If you file a claim with Uber (app on) then Uber verifies your insurance coverage first - So if they call Geico and ask "Is plate # insured" then Geico replies "Is this Uber? Policy terminated effective immediately". So don't count on any contingent comp/collision from them with a cancelled policy and now you're driving without insurance. Have you tried applying for insurance after being terminated? I'm sure it's not fun, Good luck!


----------



## Michael-MS (Sep 4, 2015)

UberNorthStar said:


> Liberty Mutual will<Edit: NOT cover the insurance gap. (This a change w/n the last few weeks.)>. It WILL NOT cover your medical or property expenses if you have an accident on the way to picking up pax or transporting them. For that you need commercial auto collision, comprehensive, medical.


My Liberty Mutual agent said ride sharing voids the whole policy so I'd be wary of that. Agents are really clueless though, I could be wrong.

Uber actually covers some of what you are worried about. The issue really isn't about whether you are covered in the gap. Uber already gives you Liability during the gap, it's not 1.5 million it's closer to the state minimum because you don't have passangers, 50/100/25 to be exact with App on before ride accepted. If you stay parked during Stage 1 (the gap) then you're only risking comprehensive coverage like a tree falling on your car with the App on while parked.

The big issue is paranoia of an agency like Geico cancelling your policy when you submit a claim for personal, non-uber activity. You can kill a pedestrian and lose everything on your way home if Geico finds out your car was used commercially at all. It DOES NOT MATTER that it wasn't being used commercially at the time of the accident. Or if you try to get Geico to tell Uber you have comp/collision coverage so Uber's policy kicks in for an accident with a passenger. Those are the issues.


----------



## Reno drivin (Sep 15, 2015)

Thanks for all the advice/tips/opinion guys, I really do appreciate it. My story goes a little deeper as I am not a new Uber driver. I would be a new driver in Nevada if I could obtain Uber insurance, but I had been driving in SF/Bay Area of California before I moved here in May. And because I accidentally let Geico know I was driving for Uber in California and they had cancelled my policy before I left California (see my post "Geico cancelled me due to Uber!" at Reddit uberdrivers by mstangs). I have decided to turn in my Uber sign and give up driving for as long as it takes this all to be sorted out. I managed to get someone to answer an email at Uber but the only advice they had to offer was driving 900 miles (round trip) to Las Vegas and talk to an Uber rep there. Unfortunately I don't have the time or resources to make the trip just to be told I'm basically SOL. So goodbye Uber and drivers you have one less driver to compete with for that rider fare!


----------



## wts92 (Nov 15, 2015)

Michael-MS said:


> There are no Geico, Farmers, or LM commercial/rideshare products available in Nevada until January 1st. End of story.

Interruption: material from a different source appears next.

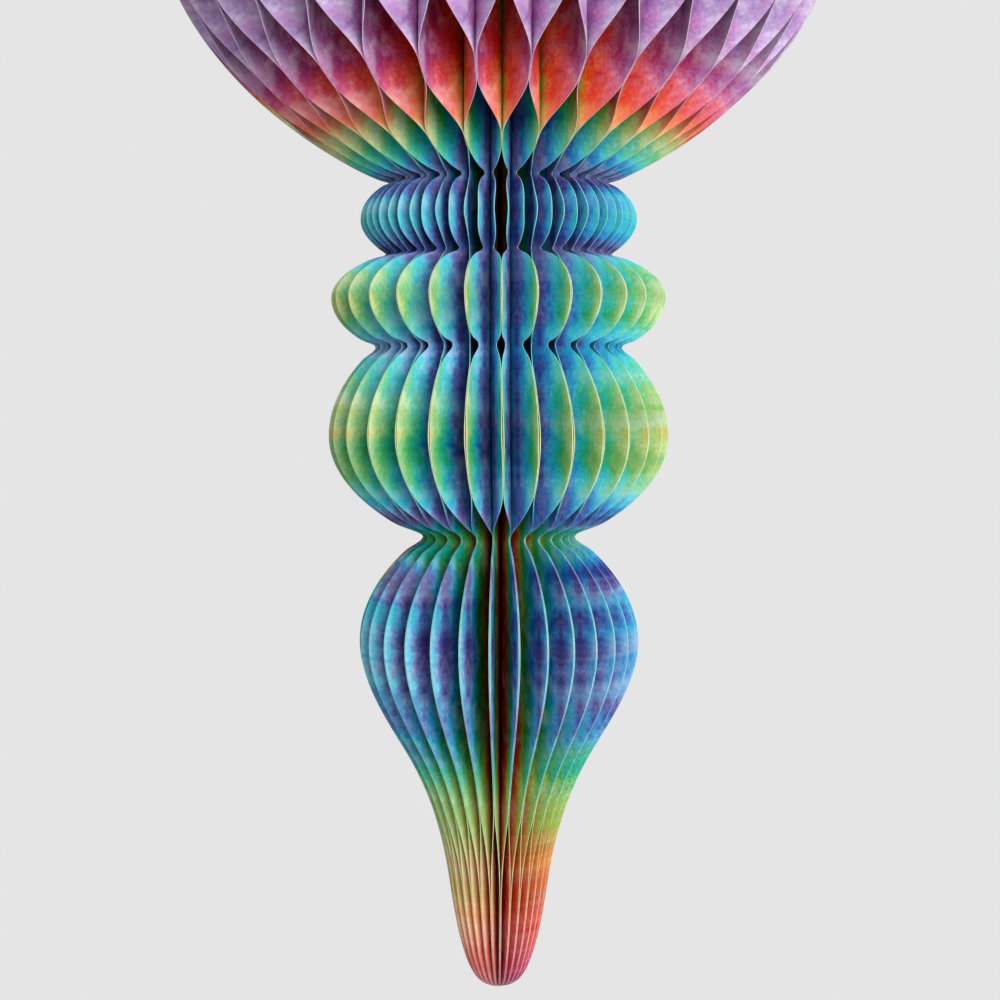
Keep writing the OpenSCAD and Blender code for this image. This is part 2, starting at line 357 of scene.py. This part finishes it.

Do you have a reference to where you found this information? I'm in Vegas and I'm having a really hard time finding out anything about ridesharing policies for Nevada. I have been approved and activated to drive for Uber but I am afraid to start because I currently have Esurance and I am sure they would cancel me immediately. I'm willing to wait until January but I want to know about the policies. I am also willing to get a commercial driving license but I am not sure how that works either.


----------



## UberNorthStar (Jul 7, 2015)

TNC insurance is just an extension of your personal liability insurance to cover you when app is on & does not cover your expenses in an at-fault accident.

I am on the X platform and purchased full coverage commercial insurance through a taxi-limo company. This insurance also covers my personal driving. The cost is $3993/yr.


----------